▶ SHORT TASK: Repeat each line exactly, leaving nothing out.

▶ DATASET EXTRACT:
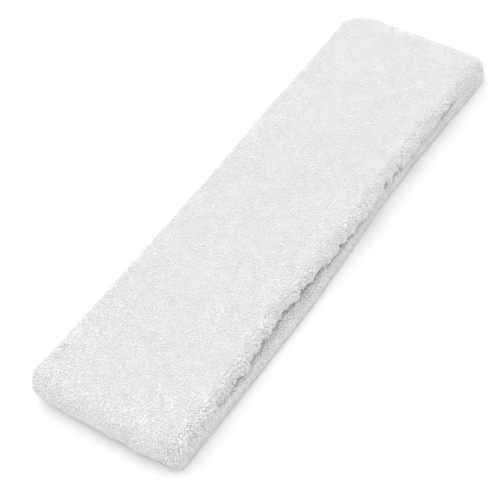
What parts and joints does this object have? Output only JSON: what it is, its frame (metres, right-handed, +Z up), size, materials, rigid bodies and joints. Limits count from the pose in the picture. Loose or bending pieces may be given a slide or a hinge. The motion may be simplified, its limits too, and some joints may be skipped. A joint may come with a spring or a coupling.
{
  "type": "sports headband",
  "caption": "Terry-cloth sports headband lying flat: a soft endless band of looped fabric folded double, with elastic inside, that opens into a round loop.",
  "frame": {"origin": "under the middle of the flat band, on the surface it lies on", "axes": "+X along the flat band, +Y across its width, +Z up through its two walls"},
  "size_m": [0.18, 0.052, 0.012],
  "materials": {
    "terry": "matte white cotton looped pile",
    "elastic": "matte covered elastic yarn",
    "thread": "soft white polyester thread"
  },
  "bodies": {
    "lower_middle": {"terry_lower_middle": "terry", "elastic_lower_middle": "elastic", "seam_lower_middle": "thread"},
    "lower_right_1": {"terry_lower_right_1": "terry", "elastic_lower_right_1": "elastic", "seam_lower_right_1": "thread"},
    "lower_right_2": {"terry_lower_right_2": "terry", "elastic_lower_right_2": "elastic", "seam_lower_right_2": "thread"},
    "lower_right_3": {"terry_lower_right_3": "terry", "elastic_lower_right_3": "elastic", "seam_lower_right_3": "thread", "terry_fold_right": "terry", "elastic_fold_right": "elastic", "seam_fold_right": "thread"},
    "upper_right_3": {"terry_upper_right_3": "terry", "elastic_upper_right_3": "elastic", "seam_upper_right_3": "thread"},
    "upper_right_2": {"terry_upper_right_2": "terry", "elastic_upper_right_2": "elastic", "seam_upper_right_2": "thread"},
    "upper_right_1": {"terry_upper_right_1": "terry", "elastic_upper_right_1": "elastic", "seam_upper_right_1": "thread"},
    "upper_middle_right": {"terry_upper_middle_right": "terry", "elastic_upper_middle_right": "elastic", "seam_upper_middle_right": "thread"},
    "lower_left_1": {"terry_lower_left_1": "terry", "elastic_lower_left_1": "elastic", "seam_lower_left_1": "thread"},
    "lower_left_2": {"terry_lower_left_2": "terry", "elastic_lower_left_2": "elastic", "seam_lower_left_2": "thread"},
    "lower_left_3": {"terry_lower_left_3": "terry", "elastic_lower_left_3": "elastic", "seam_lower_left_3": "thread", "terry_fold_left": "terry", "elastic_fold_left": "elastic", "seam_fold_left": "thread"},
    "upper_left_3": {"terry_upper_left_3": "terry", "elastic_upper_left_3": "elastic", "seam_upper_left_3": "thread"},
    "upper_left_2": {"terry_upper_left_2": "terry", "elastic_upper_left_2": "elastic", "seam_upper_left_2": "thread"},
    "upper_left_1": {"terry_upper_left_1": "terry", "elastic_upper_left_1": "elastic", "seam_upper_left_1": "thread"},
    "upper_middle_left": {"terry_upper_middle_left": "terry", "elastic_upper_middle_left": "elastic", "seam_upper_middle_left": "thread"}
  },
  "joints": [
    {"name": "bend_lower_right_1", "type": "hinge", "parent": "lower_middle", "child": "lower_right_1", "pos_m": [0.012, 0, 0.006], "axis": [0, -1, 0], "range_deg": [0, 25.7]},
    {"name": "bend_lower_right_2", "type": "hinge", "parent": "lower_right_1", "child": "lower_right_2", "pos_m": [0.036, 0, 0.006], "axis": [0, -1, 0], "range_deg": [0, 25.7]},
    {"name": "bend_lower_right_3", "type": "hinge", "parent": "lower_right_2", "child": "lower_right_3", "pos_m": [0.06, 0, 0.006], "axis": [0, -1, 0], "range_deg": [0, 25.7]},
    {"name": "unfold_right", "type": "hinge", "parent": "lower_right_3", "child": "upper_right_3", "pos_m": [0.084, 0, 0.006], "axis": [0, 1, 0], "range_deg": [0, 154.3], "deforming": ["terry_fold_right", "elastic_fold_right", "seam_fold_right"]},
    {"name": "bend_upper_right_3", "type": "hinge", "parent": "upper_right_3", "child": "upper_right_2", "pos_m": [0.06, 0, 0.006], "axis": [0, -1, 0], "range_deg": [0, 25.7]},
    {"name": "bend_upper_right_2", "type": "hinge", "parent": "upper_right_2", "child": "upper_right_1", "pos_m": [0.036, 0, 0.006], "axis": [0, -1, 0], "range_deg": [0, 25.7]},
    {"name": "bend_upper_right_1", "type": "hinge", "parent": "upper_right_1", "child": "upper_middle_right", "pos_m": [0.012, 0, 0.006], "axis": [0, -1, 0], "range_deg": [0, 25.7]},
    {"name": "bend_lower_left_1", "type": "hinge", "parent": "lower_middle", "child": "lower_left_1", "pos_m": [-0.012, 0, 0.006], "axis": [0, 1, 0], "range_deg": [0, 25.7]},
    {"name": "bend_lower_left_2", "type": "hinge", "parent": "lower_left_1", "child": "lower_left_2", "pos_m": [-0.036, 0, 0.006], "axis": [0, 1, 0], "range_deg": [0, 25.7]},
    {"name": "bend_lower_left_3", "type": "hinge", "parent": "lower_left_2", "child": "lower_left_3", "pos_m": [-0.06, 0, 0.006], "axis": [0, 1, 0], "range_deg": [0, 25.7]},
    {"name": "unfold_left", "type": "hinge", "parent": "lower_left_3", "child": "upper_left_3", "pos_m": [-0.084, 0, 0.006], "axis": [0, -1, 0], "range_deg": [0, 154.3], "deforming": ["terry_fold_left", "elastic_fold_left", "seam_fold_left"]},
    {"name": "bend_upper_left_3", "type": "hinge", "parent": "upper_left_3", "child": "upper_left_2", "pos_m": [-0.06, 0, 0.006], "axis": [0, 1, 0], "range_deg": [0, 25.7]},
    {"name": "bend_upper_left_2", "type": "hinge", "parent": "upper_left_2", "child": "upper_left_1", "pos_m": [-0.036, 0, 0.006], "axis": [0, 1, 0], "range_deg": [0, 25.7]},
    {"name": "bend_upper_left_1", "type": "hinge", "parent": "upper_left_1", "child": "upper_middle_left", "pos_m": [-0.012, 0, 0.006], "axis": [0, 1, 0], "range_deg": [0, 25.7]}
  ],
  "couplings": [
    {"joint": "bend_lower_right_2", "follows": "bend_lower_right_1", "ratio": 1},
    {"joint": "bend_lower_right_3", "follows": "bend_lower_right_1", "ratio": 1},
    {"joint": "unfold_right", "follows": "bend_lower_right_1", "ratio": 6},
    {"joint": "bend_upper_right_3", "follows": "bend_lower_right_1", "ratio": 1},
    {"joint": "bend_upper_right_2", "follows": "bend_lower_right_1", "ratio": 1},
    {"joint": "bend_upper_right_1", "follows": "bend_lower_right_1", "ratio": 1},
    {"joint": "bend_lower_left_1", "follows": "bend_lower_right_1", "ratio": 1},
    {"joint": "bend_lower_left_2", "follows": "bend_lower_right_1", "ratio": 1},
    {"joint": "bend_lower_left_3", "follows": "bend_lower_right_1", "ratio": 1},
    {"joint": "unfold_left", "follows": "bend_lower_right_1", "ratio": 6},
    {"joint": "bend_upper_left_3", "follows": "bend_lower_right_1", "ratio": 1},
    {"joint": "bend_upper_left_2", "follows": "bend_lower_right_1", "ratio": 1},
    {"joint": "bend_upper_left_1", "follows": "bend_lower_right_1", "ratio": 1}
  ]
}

▶ SOLUTION TO THE EXERCISE:
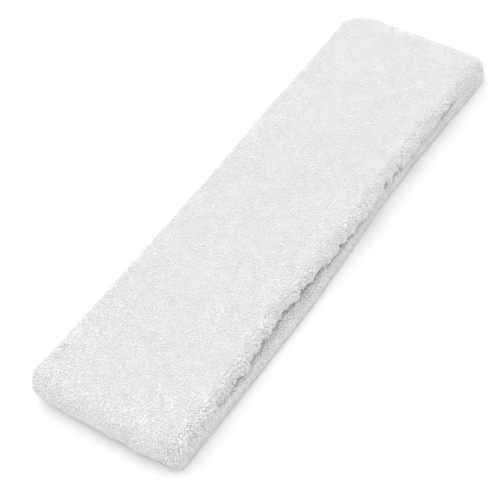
What parts and joints does this object have? Output only JSON: what it is, its frame (metres, right-handed, +Z up), size, materials, rigid bodies and joints. Limits count from the pose in the picture. Loose or bending pieces may be given a slide or a hinge. The motion may be simplified, its limits too, and some joints may be skipped. A joint may come with a spring or a coupling.
{
  "type": "sports headband",
  "caption": "Terry-cloth sports headband lying flat: a soft endless band of looped fabric folded double, with elastic inside, that opens into a round loop.",
  "frame": {"origin": "under the middle of the flat band, on the surface it lies on", "axes": "+X along the flat band, +Y across its width, +Z up through its two walls"},
  "size_m": [0.18, 0.052, 0.012],
  "materials": {
    "terry": "matte white cotton looped pile",
    "elastic": "matte covered elastic yarn",
    "thread": "soft white polyester thread"
  },
  "bodies": {
    "lower_middle": {"terry_lower_middle": "terry", "elastic_lower_middle": "elastic", "seam_lower_middle": "thread"},
    "lower_right_1": {"terry_lower_right_1": "terry", "elastic_lower_right_1": "elastic", "seam_lower_right_1": "thread"},
    "lower_right_2": {"terry_lower_right_2": "terry", "elastic_lower_right_2": "elastic", "seam_lower_right_2": "thread"},
    "lower_right_3": {"terry_lower_right_3": "terry", "elastic_lower_right_3": "elastic", "seam_lower_right_3": "thread", "terry_fold_right": "terry", "elastic_fold_right": "elastic", "seam_fold_right": "thread"},
    "upper_right_3": {"terry_upper_right_3": "terry", "elastic_upper_right_3": "elastic", "seam_upper_right_3": "thread"},
    "upper_right_2": {"terry_upper_right_2": "terry", "elastic_upper_right_2": "elastic", "seam_upper_right_2": "thread"},
    "upper_right_1": {"terry_upper_right_1": "terry", "elastic_upper_right_1": "elastic", "seam_upper_right_1": "thread"},
    "upper_middle_right": {"terry_upper_middle_right": "terry", "elastic_upper_middle_right": "elastic", "seam_upper_middle_right": "thread"},
    "lower_left_1": {"terry_lower_left_1": "terry", "elastic_lower_left_1": "elastic", "seam_lower_left_1": "thread"},
    "lower_left_2": {"terry_lower_left_2": "terry", "elastic_lower_left_2": "elastic", "seam_lower_left_2": "thread"},
    "lower_left_3": {"terry_lower_left_3": "terry", "elastic_lower_left_3": "elastic", "seam_lower_left_3": "thread", "terry_fold_left": "terry", "elastic_fold_left": "elastic", "seam_fold_left": "thread"},
    "upper_left_3": {"terry_upper_left_3": "terry", "elastic_upper_left_3": "elastic", "seam_upper_left_3": "thread"},
    "upper_left_2": {"terry_upper_left_2": "terry", "elastic_upper_left_2": "elastic", "seam_upper_left_2": "thread"},
    "upper_left_1": {"terry_upper_left_1": "terry", "elastic_upper_left_1": "elastic", "seam_upper_left_1": "thread"},
    "upper_middle_left": {"terry_upper_middle_left": "terry", "elastic_upper_middle_left": "elastic", "seam_upper_middle_left": "thread"}
  },
  "joints": [
    {"name": "bend_lower_right_1", "type": "hinge", "parent": "lower_middle", "child": "lower_right_1", "pos_m": [0.012, 0, 0.006], "axis": [0, -1, 0], "range_deg": [0, 25.7]},
    {"name": "bend_lower_right_2", "type": "hinge", "parent": "lower_right_1", "child": "lower_right_2", "pos_m": [0.036, 0, 0.006], "axis": [0, -1, 0], "range_deg": [0, 25.7]},
    {"name": "bend_lower_right_3", "type": "hinge", "parent": "lower_right_2", "child": "lower_right_3", "pos_m": [0.06, 0, 0.006], "axis": [0, -1, 0], "range_deg": [0, 25.7]},
    {"name": "unfold_right", "type": "hinge", "parent": "lower_right_3", "child": "upper_right_3", "pos_m": [0.084, 0, 0.006], "axis": [0, 1, 0], "range_deg": [0, 154.3], "deforming": ["terry_fold_right", "elastic_fold_right", "seam_fold_right"]},
    {"name": "bend_upper_right_3", "type": "hinge", "parent": "upper_right_3", "child": "upper_right_2", "pos_m": [0.06, 0, 0.006], "axis": [0, -1, 0], "range_deg": [0, 25.7]},
    {"name": "bend_upper_right_2", "type": "hinge", "parent": "upper_right_2", "child": "upper_right_1", "pos_m": [0.036, 0, 0.006], "axis": [0, -1, 0], "range_deg": [0, 25.7]},
    {"name": "bend_upper_right_1", "type": "hinge", "parent": "upper_right_1", "child": "upper_middle_right", "pos_m": [0.012, 0, 0.006], "axis": [0, -1, 0], "range_deg": [0, 25.7]},
    {"name": "bend_lower_left_1", "type": "hinge", "parent": "lower_middle", "child": "lower_left_1", "pos_m": [-0.012, 0, 0.006], "axis": [0, 1, 0], "range_deg": [0, 25.7]},
    {"name": "bend_lower_left_2", "type": "hinge", "parent": "lower_left_1", "child": "lower_left_2", "pos_m": [-0.036, 0, 0.006], "axis": [0, 1, 0], "range_deg": [0, 25.7]},
    {"name": "bend_lower_left_3", "type": "hinge", "parent": "lower_left_2", "child": "lower_left_3", "pos_m": [-0.06, 0, 0.006], "axis": [0, 1, 0], "range_deg": [0, 25.7]},
    {"name": "unfold_left", "type": "hinge", "parent": "lower_left_3", "child": "upper_left_3", "pos_m": [-0.084, 0, 0.006], "axis": [0, -1, 0], "range_deg": [0, 154.3], "deforming": ["terry_fold_left", "elastic_fold_left", "seam_fold_left"]},
    {"name": "bend_upper_left_3", "type": "hinge", "parent": "upper_left_3", "child": "upper_left_2", "pos_m": [-0.06, 0, 0.006], "axis": [0, 1, 0], "range_deg": [0, 25.7]},
    {"name": "bend_upper_left_2", "type": "hinge", "parent": "upper_left_2", "child": "upper_left_1", "pos_m": [-0.036, 0, 0.006], "axis": [0, 1, 0], "range_deg": [0, 25.7]},
    {"name": "bend_upper_left_1", "type": "hinge", "parent": "upper_left_1", "child": "upper_middle_left", "pos_m": [-0.012, 0, 0.006], "axis": [0, 1, 0], "range_deg": [0, 25.7]}
  ],
  "couplings": [
    {"joint": "bend_lower_right_2", "follows": "bend_lower_right_1", "ratio": 1},
    {"joint": "bend_lower_right_3", "follows": "bend_lower_right_1", "ratio": 1},
    {"joint": "unfold_right", "follows": "bend_lower_right_1", "ratio": 6},
    {"joint": "bend_upper_right_3", "follows": "bend_lower_right_1", "ratio": 1},
    {"joint": "bend_upper_right_2", "follows": "bend_lower_right_1", "ratio": 1},
    {"joint": "bend_upper_right_1", "follows": "bend_lower_right_1", "ratio": 1},
    {"joint": "bend_lower_left_1", "follows": "bend_lower_right_1", "ratio": 1},
    {"joint": "bend_lower_left_2", "follows": "bend_lower_right_1", "ratio": 1},
    {"joint": "bend_lower_left_3", "follows": "bend_lower_right_1", "ratio": 1},
    {"joint": "unfold_left", "follows": "bend_lower_right_1", "ratio": 6},
    {"joint": "bend_upper_left_3", "follows": "bend_lower_right_1", "ratio": 1},
    {"joint": "bend_upper_left_2", "follows": "bend_lower_right_1", "ratio": 1},
    {"joint": "bend_upper_left_1", "follows": "bend_lower_right_1", "ratio": 1}
  ]
}